* begin *

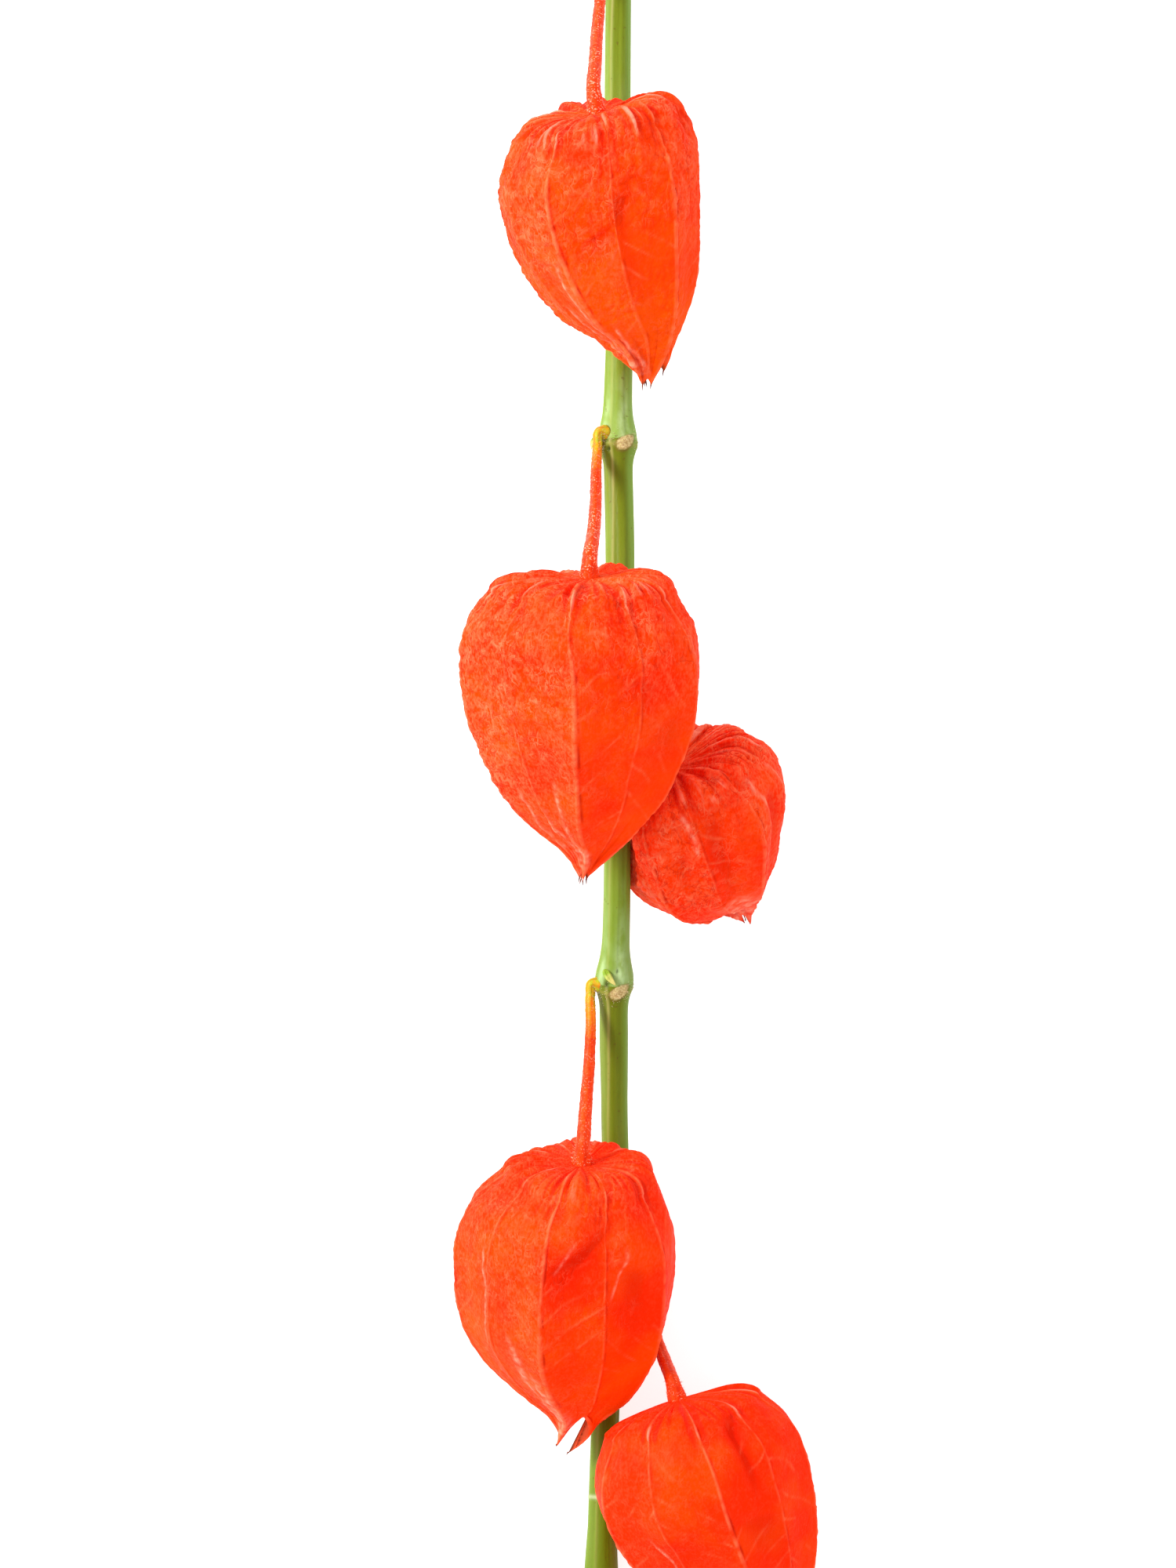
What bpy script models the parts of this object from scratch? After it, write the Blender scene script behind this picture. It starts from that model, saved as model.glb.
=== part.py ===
"""A cut stem of the Chinese lantern plant (physalis), laid down on a table: one green stem, five
thin stalks that grow from its joints, five papery husks and two small buds.

Lengths are in millimetres until new_object() turns them into metres. The stem runs along Y with
its upper end towards +Y, the husks point towards -Y, +Z is up and the table is at z = 0. The
origin is the middle of the whole object's footprint, on the table.
"""

import math

import bpy
import numpy as np

MM = 0.001  # metres in a millimetre
GAP = 0.3  # clear space between two neighbouring pieces

# The stem's centre line from its cut upper end to its cut lower end. It arches over the third
# husk and lies on the table at both ends.
STEM_ROUTE = [
    (-3.5, 194.8, 2.4),
    (-3.5, 182.5, 3.7),
    (-3.7, 157.0, 6.5),
    (-3.7, 130.0, 9.5),
    (-3.3, 104.0, 12.5),
    (-3.8, 77.5, 15.5),
    (-3.4, 55.5, 19.5),
    (-3.5, 22.5, 21.8),
    (-3.9, -5.5, 20.6),
    (-4.1, -22.0, 18.2),
    (-4.5, -33.5, 15.4),
    (-4.4, -58.0, 8.6),
    (-4.0, -89.5, 3.6),
    (-6.1, -120.0, 3.0),
    (-6.8, -141.0, 3.1),
    (-7.3, -168.0, 3.5),
    (-7.3, -194.8, 3.4),
]
# Stem radius against Y, between its joints.
STEM_RADIUS = [(194.8, 2.55), (104, 2.75), (85, 2.95), (55, 3.0), (0, 2.7), (-20, 2.8),
               (-45, 2.95), (-58, 2.75), (-110, 2.8), (-147, 2.95), (-157, 3.55), (-194.8, 3.5)]
JOINTS_Y = [182.5, 130.0, 77.5, 22.5, -33.5, -89.5]  # where a leaf pair and a stalk grew
JOINT_SWELLING = 1.15  # added to the radius at a joint
SWELLING_ABOVE, SWELLING_BELOW = 4.5, 3.0  # how far the swelling runs out along the stem
STEM_SIDES, STEM_STEP = 14, 4.5

# A husk's outline: how far it reaches to the left and to the right of the line from its stalk to
# its tip, at these shares of that line. It closes to a point at the tip.
HUSK_SHARES = (0.05, 0.15, 0.30, 0.45, 0.60, 0.70, 0.80, 0.90)
HUSK_CAP_RINGS, HUSK_SIDE_RINGS, HUSK_SPOKES = 5, 15, 40
LESSER_RIB = 0.965  # radius on the five ribs between the five main ones
FACE_FULLNESS = 0.45  # 0 is flat between two ribs, 1 is round
HOLLOW_RADIUS = 12.0  # curve of the hollow that the stem presses into a husk
HOLLOW_CLEARANCE = 0.8  # clear space between the stem and the hollow

# base is where the stalk joins, shoulders how far the husk rises round it on the left and on the
# right, and first_rib the angle of a main rib round the husk in degrees, from its right side
# over its top.
HUSKS = {
    "lantern_1": dict(base=(-8.0, 143.1, 33.0), tip=(2.2, 88.1, 21.0), half_depth=18.5,
                      left=(18.0, 21.3, 22.2, 20.9, 17.5, 13.8, 7.4, 3.0),
                      right=(17.9, 18.9, 18.0, 16.5, 14.4, 12.3, 8.8, 4.6),
                      shoulders=(1.8, 3.4), first_rib=122.0),
    "lantern_2": dict(base=(-9.6, 48.6, 46.0), tip=(-11.0, -12.2, 33.0), half_depth=20.5,
                      left=(20.3, 24.2, 24.8, 23.2, 19.4, 16.0, 10.6, 3.3),
                      right=(17.6, 21.2, 22.5, 21.6, 18.4, 15.6, 11.0, 5.4),
                      shoulders=(0.6, 3.0), first_rib=96.0),
    "lantern_3": dict(base=(7.1, 10.4, 22.5), tip=(23.0, -21.2, 3.0), half_depth=17.0,
                      left=(16.0, 17.8, 18.6, 18.4, 16.8, 14.2, 9.4, 2.8),
                      right=(17.6, 19.5, 20.0, 18.4, 15.0, 12.1, 8.2, 3.8),
                      shoulders=(1.0, 1.0), first_rib=60.0),
    "lantern_4": dict(base=(-11.2, -70.1, 27.0), tip=(-15.7, -128.7, 9.0), half_depth=21.5,
                      left=(16.2, 21.2, 23.7, 23.2, 21.0, 16.8, 10.2, 2.9),
                      right=(15.6, 18.5, 20.0, 19.8, 18.4, 16.1, 13.0, 8.4),
                      shoulders=(2.0, 3.0), first_rib=103.0),
    "lantern_5": dict(base=(8.4, -118.6, 22.5), tip=(25.1, -178.7, 12.0), half_depth=20.5,
                      left=(16.8, 20.2, 21.0, 17.9, 13.0, 9.8, 6.4, 2.9),
                      right=(18.0, 20.8, 21.4, 20.6, 18.4, 15.6, 11.4, 5.6),
                      shoulders=(-1.2, 0.3), first_rib=82.5),
}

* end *

* WHAT YOU HAVE TO DO
Please repeat the material above, word for word and in full.

* THE REPLY
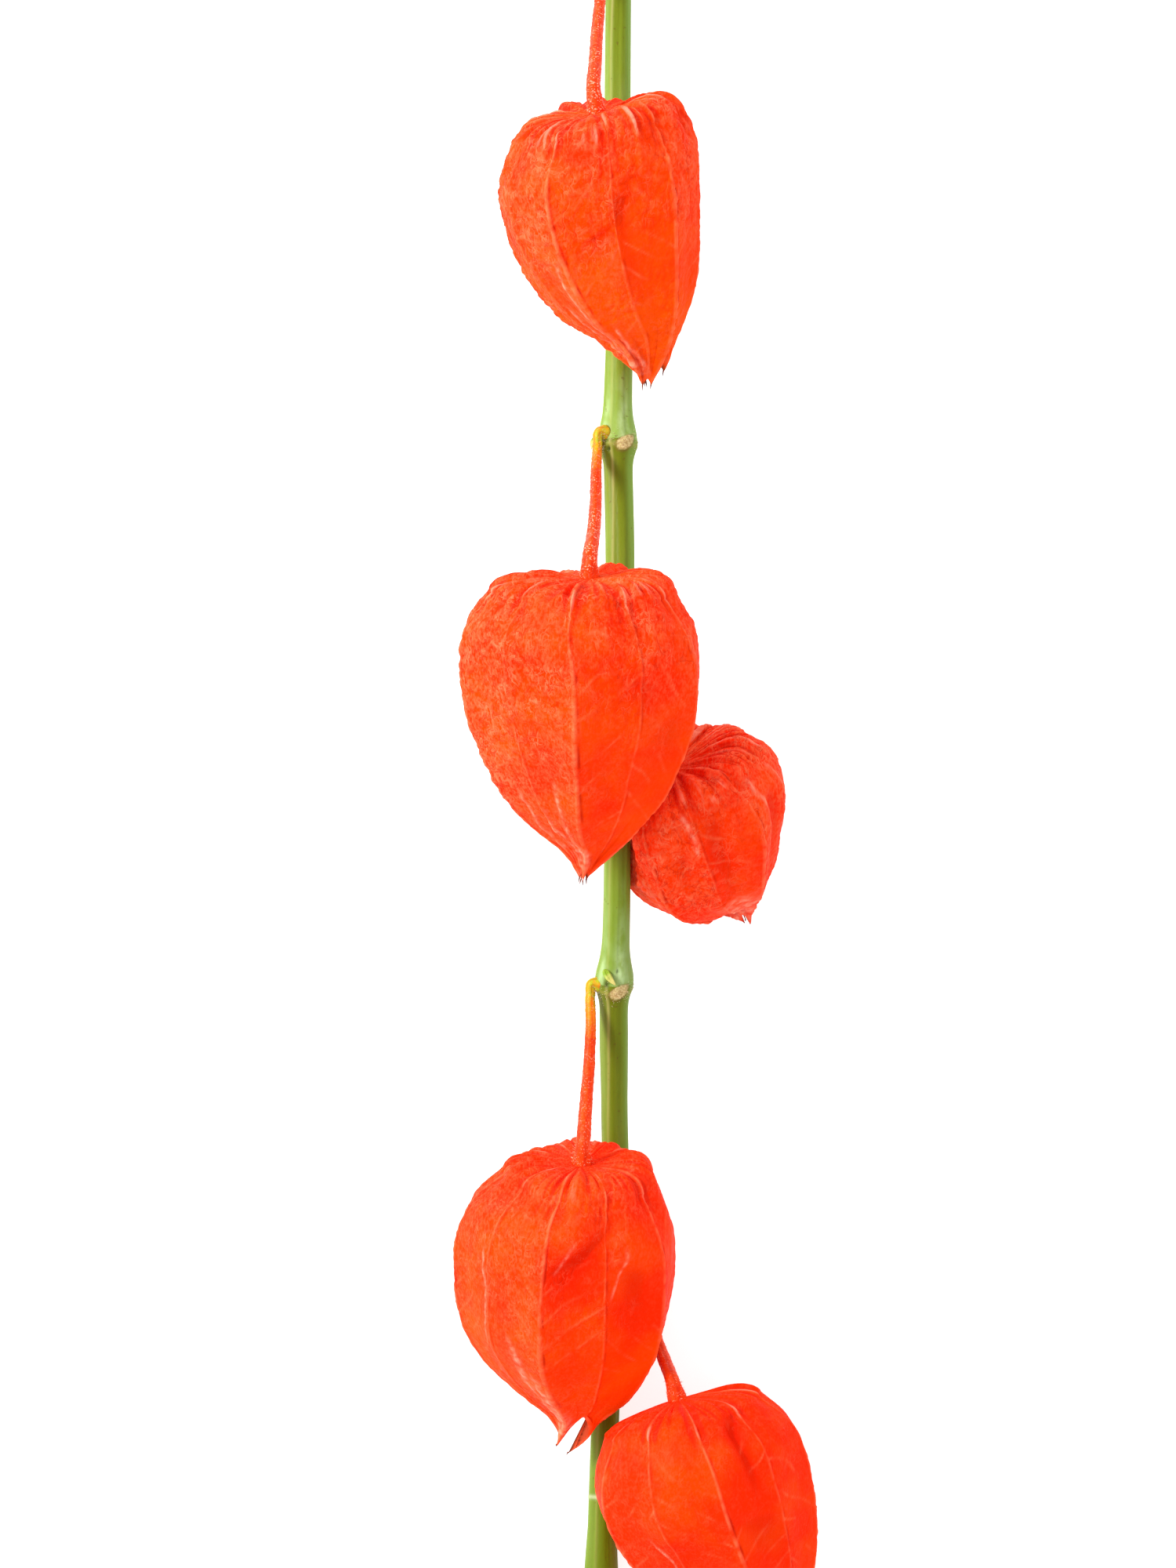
What bpy script models the parts of this object from scratch? After it, write the Blender scene script behind this picture. It starts from that model, saved as model.glb.
=== part.py ===
"""A cut stem of the Chinese lantern plant (physalis), laid down on a table: one green stem, five
thin stalks that grow from its joints, five papery husks and two small buds.

Lengths are in millimetres until new_object() turns them into metres. The stem runs along Y with
its upper end towards +Y, the husks point towards -Y, +Z is up and the table is at z = 0. The
origin is the middle of the whole object's footprint, on the table.
"""

import math

import bpy
import numpy as np

MM = 0.001  # metres in a millimetre
GAP = 0.3  # clear space between two neighbouring pieces

# The stem's centre line from its cut upper end to its cut lower end. It arches over the third
# husk and lies on the table at both ends.
STEM_ROUTE = [
    (-3.5, 194.8, 2.4),
    (-3.5, 182.5, 3.7),
    (-3.7, 157.0, 6.5),
    (-3.7, 130.0, 9.5),
    (-3.3, 104.0, 12.5),
    (-3.8, 77.5, 15.5),
    (-3.4, 55.5, 19.5),
    (-3.5, 22.5, 21.8),
    (-3.9, -5.5, 20.6),
    (-4.1, -22.0, 18.2),
    (-4.5, -33.5, 15.4),
    (-4.4, -58.0, 8.6),
    (-4.0, -89.5, 3.6),
    (-6.1, -120.0, 3.0),
    (-6.8, -141.0, 3.1),
    (-7.3, -168.0, 3.5),
    (-7.3, -194.8, 3.4),
]
# Stem radius against Y, between its joints.
STEM_RADIUS = [(194.8, 2.55), (104, 2.75), (85, 2.95), (55, 3.0), (0, 2.7), (-20, 2.8),
               (-45, 2.95), (-58, 2.75), (-110, 2.8), (-147, 2.95), (-157, 3.55), (-194.8, 3.5)]
JOINTS_Y = [182.5, 130.0, 77.5, 22.5, -33.5, -89.5]  # where a leaf pair and a stalk grew
JOINT_SWELLING = 1.15  # added to the radius at a joint
SWELLING_ABOVE, SWELLING_BELOW = 4.5, 3.0  # how far the swelling runs out along the stem
STEM_SIDES, STEM_STEP = 14, 4.5

# A husk's outline: how far it reaches to the left and to the right of the line from its stalk to
# its tip, at these shares of that line. It closes to a point at the tip.
HUSK_SHARES = (0.05, 0.15, 0.30, 0.45, 0.60, 0.70, 0.80, 0.90)
HUSK_CAP_RINGS, HUSK_SIDE_RINGS, HUSK_SPOKES = 5, 15, 40
LESSER_RIB = 0.965  # radius on the five ribs between the five main ones
FACE_FULLNESS = 0.45  # 0 is flat between two ribs, 1 is round
HOLLOW_RADIUS = 12.0  # curve of the hollow that the stem presses into a husk
HOLLOW_CLEARANCE = 0.8  # clear space between the stem and the hollow

# base is where the stalk joins, shoulders how far the husk rises round it on the left and on the
# right, and first_rib the angle of a main rib round the husk in degrees, from its right side
# over its top.
HUSKS = {
    "lantern_1": dict(base=(-8.0, 143.1, 33.0), tip=(2.2, 88.1, 21.0), half_depth=18.5,
                      left=(18.0, 21.3, 22.2, 20.9, 17.5, 13.8, 7.4, 3.0),
                      right=(17.9, 18.9, 18.0, 16.5, 14.4, 12.3, 8.8, 4.6),
                      shoulders=(1.8, 3.4), first_rib=122.0),
    "lantern_2": dict(base=(-9.6, 48.6, 46.0), tip=(-11.0, -12.2, 33.0), half_depth=20.5,
                      left=(20.3, 24.2, 24.8, 23.2, 19.4, 16.0, 10.6, 3.3),
                      right=(17.6, 21.2, 22.5, 21.6, 18.4, 15.6, 11.0, 5.4),
                      shoulders=(0.6, 3.0), first_rib=96.0),
    "lantern_3": dict(base=(7.1, 10.4, 22.5), tip=(23.0, -21.2, 3.0), half_depth=17.0,
                      left=(16.0, 17.8, 18.6, 18.4, 16.8, 14.2, 9.4, 2.8),
                      right=(17.6, 19.5, 20.0, 18.4, 15.0, 12.1, 8.2, 3.8),
                      shoulders=(1.0, 1.0), first_rib=60.0),
    "lantern_4": dict(base=(-11.2, -70.1, 27.0), tip=(-15.7, -128.7, 9.0), half_depth=21.5,
                      left=(16.2, 21.2, 23.7, 23.2, 21.0, 16.8, 10.2, 2.9),
                      right=(15.6, 18.5, 20.0, 19.8, 18.4, 16.1, 13.0, 8.4),
                      shoulders=(2.0, 3.0), first_rib=103.0),
    "lantern_5": dict(base=(8.4, -118.6, 22.5), tip=(25.1, -178.7, 12.0), half_depth=20.5,
                      left=(16.8, 20.2, 21.0, 17.9, 13.0, 9.8, 6.4, 2.9),
                      right=(18.0, 20.8, 21.4, 20.6, 18.4, 15.6, 11.4, 5.6),
                      shoulders=(-1.2, 0.3), first_rib=82.5),
}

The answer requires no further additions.